_Stated problem:_ Read the data and repeat all of it exactly.

_Supplied information:_
::::
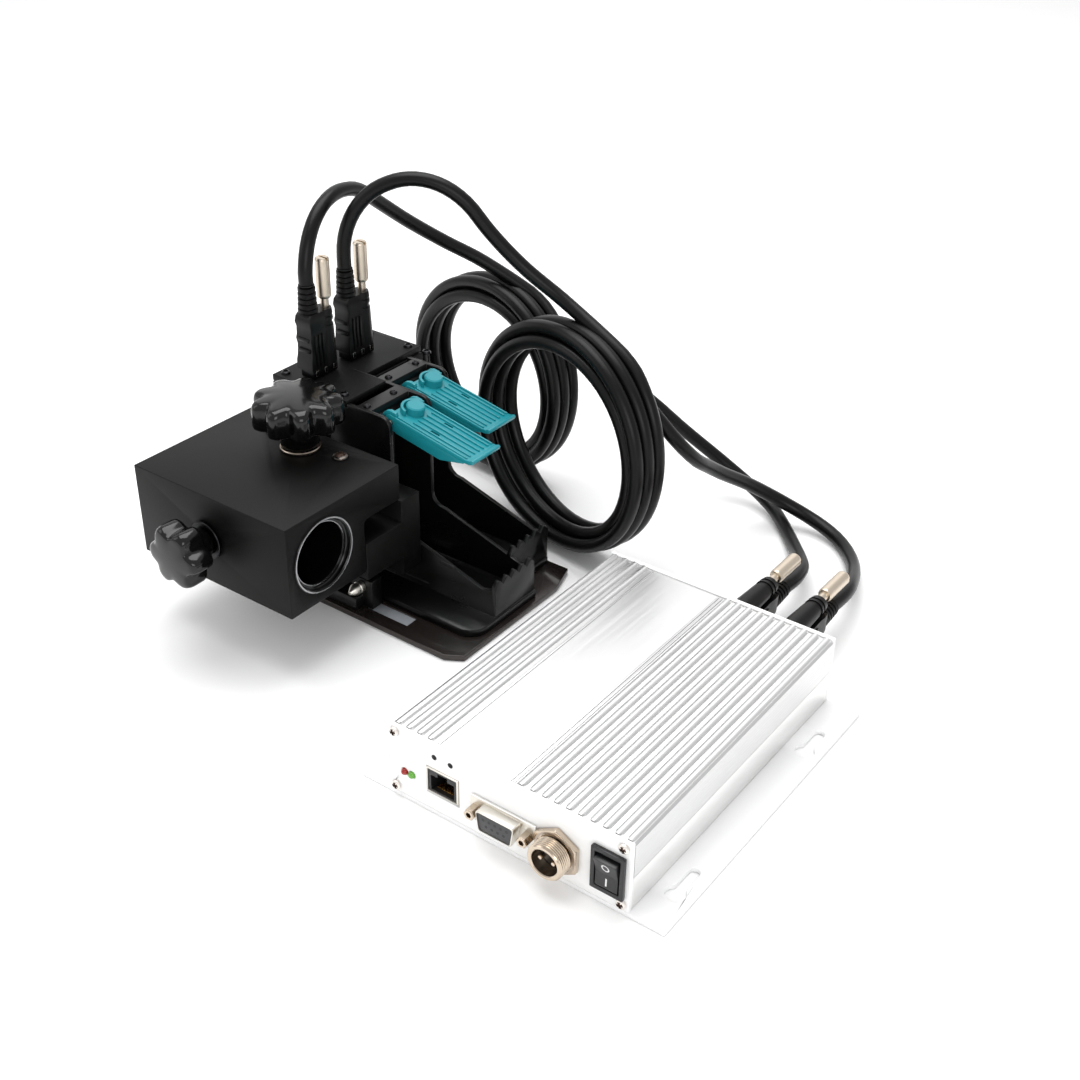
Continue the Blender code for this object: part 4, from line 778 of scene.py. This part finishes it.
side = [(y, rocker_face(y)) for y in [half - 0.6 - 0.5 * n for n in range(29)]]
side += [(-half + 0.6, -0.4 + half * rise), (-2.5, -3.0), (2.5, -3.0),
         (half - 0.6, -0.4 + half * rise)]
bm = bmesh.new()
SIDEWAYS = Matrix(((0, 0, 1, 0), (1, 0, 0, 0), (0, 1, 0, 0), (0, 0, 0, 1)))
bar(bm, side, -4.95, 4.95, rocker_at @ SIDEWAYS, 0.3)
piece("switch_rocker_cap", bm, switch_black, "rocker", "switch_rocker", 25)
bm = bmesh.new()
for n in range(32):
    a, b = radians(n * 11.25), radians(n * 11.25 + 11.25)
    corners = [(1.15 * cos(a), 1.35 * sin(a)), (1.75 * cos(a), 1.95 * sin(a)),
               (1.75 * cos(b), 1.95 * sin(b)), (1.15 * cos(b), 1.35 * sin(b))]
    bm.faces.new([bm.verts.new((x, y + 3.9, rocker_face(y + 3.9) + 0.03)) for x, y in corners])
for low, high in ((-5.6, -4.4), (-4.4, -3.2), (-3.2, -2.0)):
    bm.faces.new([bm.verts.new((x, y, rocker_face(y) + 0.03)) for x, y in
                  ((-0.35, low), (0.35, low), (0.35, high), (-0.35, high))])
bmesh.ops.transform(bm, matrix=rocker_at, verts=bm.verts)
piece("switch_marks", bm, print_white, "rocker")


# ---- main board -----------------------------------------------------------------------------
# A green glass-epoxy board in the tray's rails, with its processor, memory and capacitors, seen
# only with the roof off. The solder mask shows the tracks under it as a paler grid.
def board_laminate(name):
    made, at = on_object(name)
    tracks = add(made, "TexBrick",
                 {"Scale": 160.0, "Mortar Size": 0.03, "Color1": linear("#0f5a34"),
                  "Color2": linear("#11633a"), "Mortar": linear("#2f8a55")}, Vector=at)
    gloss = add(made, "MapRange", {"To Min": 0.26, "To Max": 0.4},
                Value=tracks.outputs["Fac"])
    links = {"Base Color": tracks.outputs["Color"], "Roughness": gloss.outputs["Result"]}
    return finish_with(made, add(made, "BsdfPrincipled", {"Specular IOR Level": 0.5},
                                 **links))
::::
_Reply to the task:_
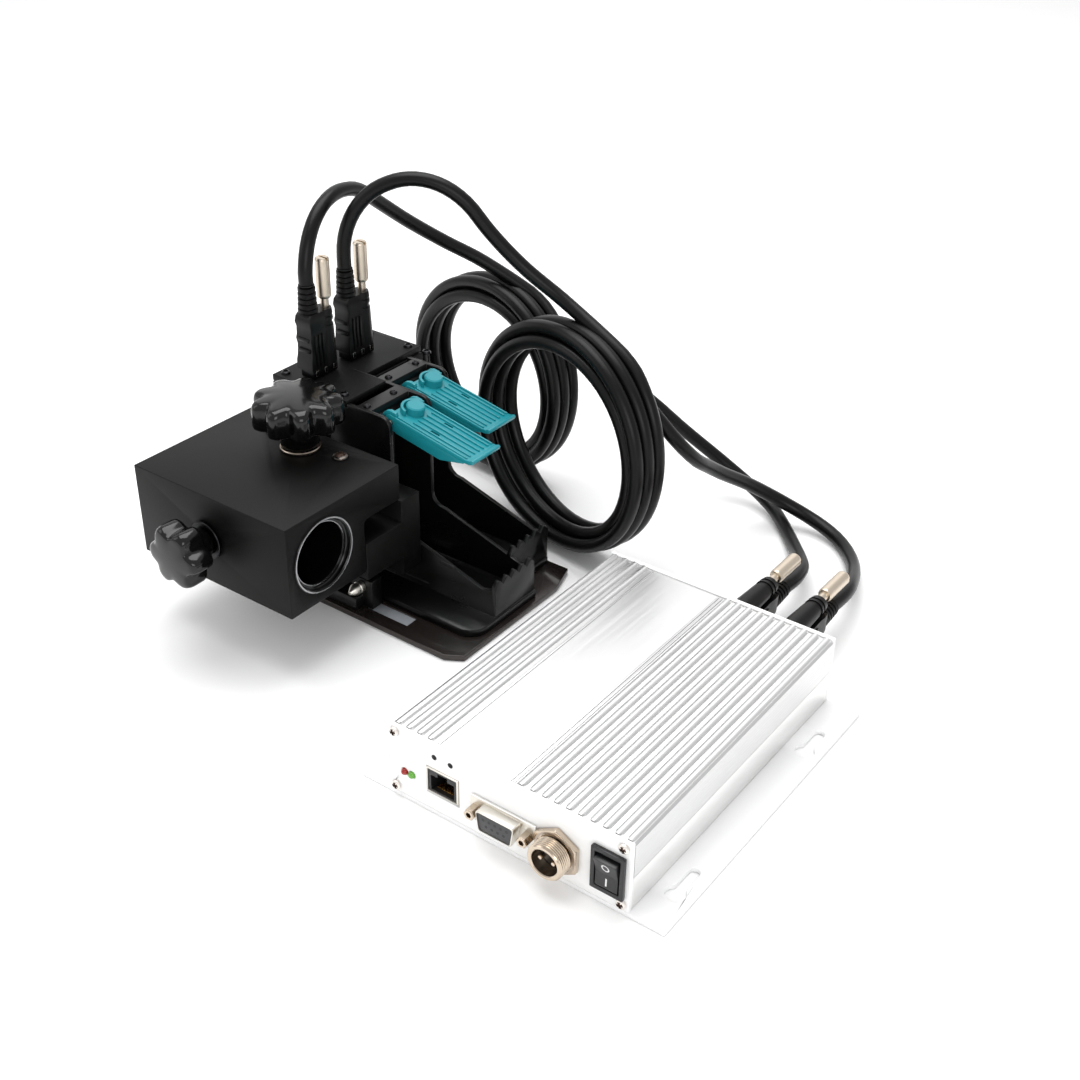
Continue the Blender code for this object: part 4, from line 778 of scene.py. This part finishes it.
side = [(y, rocker_face(y)) for y in [half - 0.6 - 0.5 * n for n in range(29)]]
side += [(-half + 0.6, -0.4 + half * rise), (-2.5, -3.0), (2.5, -3.0),
         (half - 0.6, -0.4 + half * rise)]
bm = bmesh.new()
SIDEWAYS = Matrix(((0, 0, 1, 0), (1, 0, 0, 0), (0, 1, 0, 0), (0, 0, 0, 1)))
bar(bm, side, -4.95, 4.95, rocker_at @ SIDEWAYS, 0.3)
piece("switch_rocker_cap", bm, switch_black, "rocker", "switch_rocker", 25)
bm = bmesh.new()
for n in range(32):
    a, b = radians(n * 11.25), radians(n * 11.25 + 11.25)
    corners = [(1.15 * cos(a), 1.35 * sin(a)), (1.75 * cos(a), 1.95 * sin(a)),
               (1.75 * cos(b), 1.95 * sin(b)), (1.15 * cos(b), 1.35 * sin(b))]
    bm.faces.new([bm.verts.new((x, y + 3.9, rocker_face(y + 3.9) + 0.03)) for x, y in corners])
for low, high in ((-5.6, -4.4), (-4.4, -3.2), (-3.2, -2.0)):
    bm.faces.new([bm.verts.new((x, y, rocker_face(y) + 0.03)) for x, y in
                  ((-0.35, low), (0.35, low), (0.35, high), (-0.35, high))])
bmesh.ops.transform(bm, matrix=rocker_at, verts=bm.verts)
piece("switch_marks", bm, print_white, "rocker")


# ---- main board -----------------------------------------------------------------------------
# A green glass-epoxy board in the tray's rails, with its processor, memory and capacitors, seen
# only with the roof off. The solder mask shows the tracks under it as a paler grid.
def board_laminate(name):
    made, at = on_object(name)
    tracks = add(made, "TexBrick",
                 {"Scale": 160.0, "Mortar Size": 0.03, "Color1": linear("#0f5a34"),
                  "Color2": linear("#11633a"), "Mortar": linear("#2f8a55")}, Vector=at)
    gloss = add(made, "MapRange", {"To Min": 0.26, "To Max": 0.4},
                Value=tracks.outputs["Fac"])
    links = {"Base Color": tracks.outputs["Color"], "Roughness": gloss.outputs["Result"]}
    return finish_with(made, add(made, "BsdfPrincipled", {"Specular IOR Level": 0.5},
                                 **links))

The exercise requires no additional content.